Hike to a Lookout in Washington

All that’s required to see one of the state's fire lookouts is a pair of hiking boots and knowing where to look.

Beginning in the 1930s, the Civilian Conservation Corps erected thousands of fire lookouts throughout the West. Today, modern technologies handle most of the fire-spotting duty, yet some of these outposts remain open to visitors.

Desolation Peak
Jack Kerouac logged more than two months atop this 6,100-foot peak deep in North Cascades National Park in 1956. With eye-popping vistas of jagged Ross Lake and the twin-towered visage of Hozomeen Mountain, you’ll never want to leave.

Red Top
A short one-mile hike leads to this alpine perch in the Wenatchee National Forest between Cle Elum and Leavenworth.

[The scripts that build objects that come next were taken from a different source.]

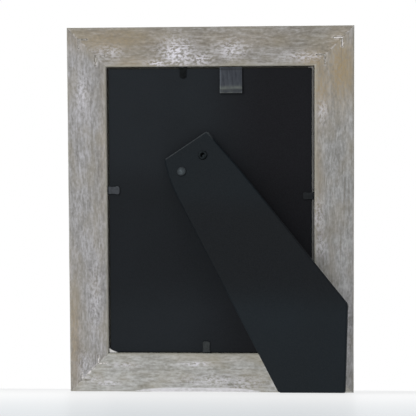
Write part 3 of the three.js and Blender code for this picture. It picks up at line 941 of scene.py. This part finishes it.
def add_floor():
    """A shooting table lit from below: white far away and pale grey near the camera. It
    takes soft shadows, gives a dim and blurred reflection and lights the frame evenly."""
    material = bpy.data.materials.new("white_acrylic_table")
    material.use_nodes = True
    tree = material.node_tree
    tree.nodes.clear()
    place = add(tree, "ShaderNodeTexCoord").outputs["Object"]
    toward = add(tree, "ShaderNodeSeparateXYZ", {0: place}).outputs[1]
    nearness = add(
        tree, "ShaderNodeMapRange",
        {"Value": toward, "From Min": FLOOR_FADE[0], "From Max": FLOOR_FADE[1]}, clamp=True)
    steeper = add(
        tree, "ShaderNodeMath", {0: nearness.outputs[0], 1: FADE_POWER}, operation="POWER")
    share = scaled(tree, steeper.outputs[0], 1 - FIRST_SHARE, FIRST_SHARE)
    tint = mixed(tree, share, "#ffffff", FLOOR_NEAR)
    lit = add(tree, "ShaderNodeBsdfDiffuse", {"Color": tint})
    glow = add(tree, "ShaderNodeEmission", {"Color": tint, "Strength": FLOOR_GLOW})
    body = add(
        tree, "ShaderNodeMixShader", {0: GLOW_SHARE, 1: lit.outputs[0], 2: glow.outputs[0]})
    white = linear("#ffffff")
    sheen = add(tree, "ShaderNodeBsdfGlossy", {"Color": white, "Roughness": SHEEN_ROUGHNESS})
    seen = add(
        tree, "ShaderNodeMixShader", {0: FLOOR_SHEEN, 1: body.outputs[0], 2: sheen.outputs[0]})
    bounce = add(tree, "ShaderNodeEmission", {"Color": white, "Strength": BOUNCE})
    camera_ray = add(tree, "ShaderNodeLightPath").outputs["Is Camera Ray"]
    both = add(
        tree, "ShaderNodeMixShader", {0: camera_ray, 1: bounce.outputs[0], 2: seen.outputs[0]})
    add(tree, "ShaderNodeOutputMaterial", {"Surface": both.outputs[0]})
    bm = bmesh.new()
    bmesh.ops.create_grid(bm, x_segments=1, y_segments=1, size=FLOOR_HALF_SIZE)
    mesh = bpy.data.meshes.new("table")
    bm.to_mesh(mesh)
    bm.free()
    mesh.materials.append(material)
    floor = bpy.data.objects.new("table", mesh)
    bpy.context.scene.collection.objects.link(floor)


def add_world():
    """A white room: white where it is seen or mirrored, and a plain soft light."""
    world = bpy.data.worlds.new("white_room")
    world.use_nodes = True
    tree = world.node_tree
    tree.nodes.clear()
    path = add(tree, "ShaderNodeLightPath").outputs
    seen = path["Is Camera Ray"]
    for ray in ("Is Glossy Ray", "Is Transmission Ray"):
        seen = add(
            tree, "ShaderNodeMath", {0: seen, 1: path[ray]}, operation="MAXIMUM").outputs[0]
    strength = add(
        tree, "ShaderNodeMapRange", {"Value": seen, "To Min": ROOM, "To Max": 1.0})
    light = add(
        tree, "ShaderNodeBackground",
        {"Color": linear("#ffffff"), "Strength": strength.outputs[0]})
    add(tree, "ShaderNodeOutputWorld", {"Surface": light.outputs[0]})
    bpy.context.scene.world = world


def add_lamp(name, place, size, power):
    """A square soft box that points at the middle of the frame."""
    data = bpy.data.lights.new(name, "AREA")
    data.size = size
    data.energy = power
    lamp = bpy.data.objects.new(name, data)
    lamp.location = place
    lamp.rotation_euler = (LAMP_AIM - Vector(place)).to_track_quat("-Z", "Y").to_euler()
    bpy.context.scene.collection.objects.link(lamp)


def add_camera():
    """The photo's viewpoint: 0.8 m behind the frame and hardly above the table."""
    data = bpy.data.cameras.new("camera")
    data.sensor_width = SENSOR
    data.lens = SENSOR * FOCAL_PIXELS / PHOTO_PIXELS
    data.clip_start = 0.02
    yaw, pitch, roll = (math.radians(angle) for angle in (YAW, PITCH, ROLL))
    forward = Vector((
        -math.sin(yaw) * math.cos(pitch), math.cos(yaw) * math.cos(pitch), math.sin(pitch)))
    level = Vector((math.cos(yaw), math.sin(yaw), 0))
    upward = level.cross(forward)
    right = math.cos(roll) * level + math.sin(roll) * upward
    up = math.cos(roll) * upward - math.sin(roll) * level
    camera = bpy.data.objects.new("camera", data)
    turned = Matrix((right, up, -forward)).transposed().to_4x4()
    camera.matrix_world = Matrix.Translation(CAMERA_PLACE) @ turned
    bpy.context.scene.collection.objects.link(camera)
    bpy.context.scene.camera = camera


# Putting it together

# Where flakes of white wash gather on each rail, and where the wood is tan, on the
# upright back: (x, z, half width, half height, weight)
TOP_PATCHES = [
    (-21, 215, 10, 9, 1.0), (-33, 209, 7, 2.2, 0.9), (-7, 211.5, 8, 4, 0.8),
    (13.5, 217, 9, 5.5, 0.7), (58, 212.5, 12, 3, 0.6), (-64, 216, 9, 4, 0.5),
]
# On the bottom rail the pale patches near x 20 also lift the shade that the strut casts there:
# painted light.
BOTTOM_PATCHES = [
    (-9, 18.2, 9, 1.3, 0.9), (2, 7.5, 24, 4, 0.5), (20, 6, 14, 5, 0.5),
    (-66, 5.5, 7, 1.6, 0.8), (-55, 17, 9, 2, 0.5), (-76, 8, 8, 3, 0.45),
]
LEFT_PATCHES = [(-81, 190, 5, 14, 0.45), (-74, 60, 4, 25, 0.35), (-80, 17, 6, 9, 0.35)]
RIGHT_PATCHES = [
    (70.5, 178, 3, 7, 0.5), (67.5, 112, 4, 11, 0.45), (69.5, 94, 4, 7, 0.45),
    (87, 40, 3, 26, 0.3),
]
TAN_PATCHES = [
    (-62, 224, 32, 8, 1.0), (-48, 208, 15, 7, 0.9), (66, 209, 10, 8, 1.3),
    (69, 194, 9, 20, 1.3), (82, 205, 9, 22, 1.7), (67.5, 135, 3.5, 45, 0.55),
    (20, 224, 40, 6, 0.4), (-67, 160, 3.5, 45, 0.45), (-87.5, 35, 4, 36, 1.0),
    (5, 22, 28, 4, 0.3),
]

# One washed softwood in four copies: the bottom rail's is lighter, painted light from the white
# table below, and the top rail's darker, painted shade.
wood_across = weathered_wood(
    "washed_softwood_across", 0, "#6b675f", "#898681", "#aeadad", "#8c8573", 0.32)
wood_low = weathered_wood(
    "washed_softwood_foot", 0, "#7d7b73", "#9e9e9a", "#c1c1c1", "#999382", 0.4)
wood_down = weathered_wood(
    "washed_softwood_upright", 2, "#716f6e", "#908f8e", "#b2b1b6", "#8f897b", 0.4)
wood_warm = weathered_wood(
    "washed_softwood_warm", 2, "#71706c", "#90908f", "#b0b0b1", "#8c8577", 0.4)

rails = [
    rail("rail_bottom", "bottom", WIDTH, wood_low, BOTTOM_PATCHES, worn=True),
    rail("rail_top", "top", WIDTH, wood_across, TOP_PATCHES),
    rail("stile_left", "left", HEIGHT, wood_down, LEFT_PATCHES),
    rail("stile_right", "right", HEIGHT, wood_warm, RIGHT_PATCHES),
]
cut_with(rails, v_nail_cutter())

# The board: painted light and shade, lighter on the left, darker to the right of the strut, and
# dimmer in a band of heights
board_paper = black_paper(
    "black_kraft_paper_board", "#1b1f23", "#101014", axis=0, painted_light_fade=(-15.0, 40.0),
    dim_band=(42.0, 72.0, 117.0, 147.0), dimmed=0.3)
# The strut: lighter towards its foot, painted light from the white table below, and dimmer in a
# band of heights
strut_paper = black_paper(
    "black_kraft_paper_strut", "#091116", "#11181d", axis=2, painted_light_fade=(80.0, 50.0),
    dim_band=(48.0, 72.0, 106.0, 128.0), dimmed=0.5)
# The tabs are all one zinc-plated steel. Its dim, dark and darkest copies are painted shade, for
# the tabs that catch less light; the hinge's leaves under the strut take the dark one.
steel = brushed_metal("zinc_plated_steel", "#404347", "#2f3134", 0.45)
light_shade_steel = brushed_metal("zinc_steel_painted_shade_light", "#3a3d3e", "#2b2d2e", 0.5)
shade_steel = brushed_metal("zinc_steel_painted_shade", "#26282a", "#1a1b1c", 0.5)
deep_shade_steel = brushed_metal("zinc_steel_painted_shade_deep", "#191b1c", "#111213", 0.6)
rivet_steel = brushed_metal("tarnished_rivet", "#363b3e", "#2d3133", 0.55)
eyelet_steel = brushed_metal("black_japanned_rivet", "#1d2123", "#0e1011", 0.5)
glass = sheet_glass("float_glass")
insert_paper = plain_card("white_paper", "#fbfaf8", "#f0efeb")
torn_paper = plain_card("soiled_white_paper", "#d3d2d1", "#bdbcba")
card = plain_card("grey_card", "#5e5d58", "#4b4a46")
thick_wash = old_whitewash("thick_whitewash_over_nails", "#ece8e7", "#8f8b82")
thin_wash = old_whitewash("thin_whitewash_over_nails", "#c4c0ba", "#827e76")
ribbon_cloth = woven_ribbon("grey_polyester_ribbon")

tab("bottom", -3.1, 7.5, light_shade_steel, flare=0.1)
tab("top", 17.1, 7.3, deep_shade_steel, flare=-0.4)
tab("left", -13.1, 7.7, steel, flare=0.35, spring=0.3)
tab("right", 9.3, 7.3, shade_steel, spring=0.2)
ribbon(ribbon_cloth)
strut_board(strut_paper)
insert_corner(torn_paper)

# The V nails whose wash is thick, and what the other pieces are made of
THICKLY_WASHED = ("bl_outer", "bl_inner", "tr_outer")
FINISHES = {
    "backing_board": board_paper,
    "glass": glass,
    "photo_insert": insert_paper,
    "filler_card": card,
    "hinge_leaf_board": shade_steel,
    "hinge_leaf_strut": shade_steel,
    "hinge_pin": steel,
    "board_rivet_left": steel,
    "board_rivet_right": steel,
    "strut_rivet_left": rivet_steel,
    "strut_rivet_right": eyelet_steel,
}
for name, node in nodes.items():
    if name.startswith("v_nail"):
        finish = thick_wash if name.endswith(THICKLY_WASHED) else thin_wash
    # The roots of the right and top tabs take the darkest painted shade
    elif name.startswith("flex_root"):
        finish = deep_shade_steel if name.endswith(("right", "top")) else steel
    else:
        finish = FINISHES.get(name)
    if finish:
        node.data.materials.clear()
        node.data.materials.append(finish)

add_floor()
add_world()
add_lamp("key_left", (-1.3, -2.2, 0.6), size=1.0, power=10)
add_lamp("key_high", (-0.9, -1.3, 1.0), size=0.25, power=13)
add_lamp("fill_right", (1.1, -2.4, 0.7), size=1.0, power=3)
add_camera()
bpy.context.scene.view_settings.view_transform = "Standard"
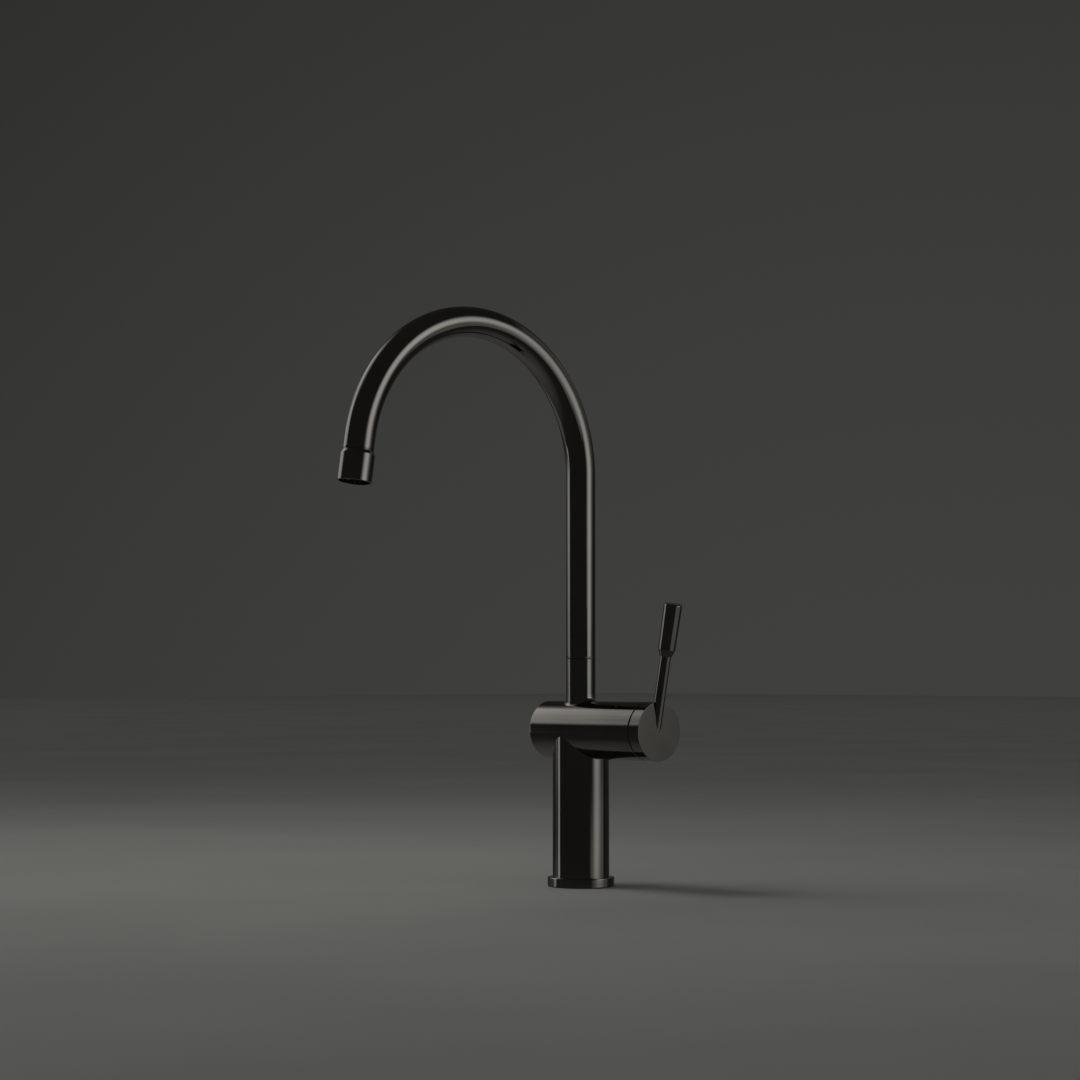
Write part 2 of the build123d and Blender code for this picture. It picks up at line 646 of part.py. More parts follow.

Because the structure remains in use by Forest Service rangers, the kids might even spot a real-life version of Smokey Bear.

Hidden Lake
Clinging to the top of a nearly 7,000-foot granite peak in the North Cascades, and surrounded by a panorama of saw-toothed and snow-jacketed peaks, the 81-year-old structure at Hidden Lake is Washington’s quintessential lookout experience.

Erected in the 1960s, this station is more than just a mountaintop cabin: It rises close to 70 feet—plenty high to enhance the sight of the rugged Alpine Lakes Wilderness. Easy access from Highway 2 near Index makes this a popular outing.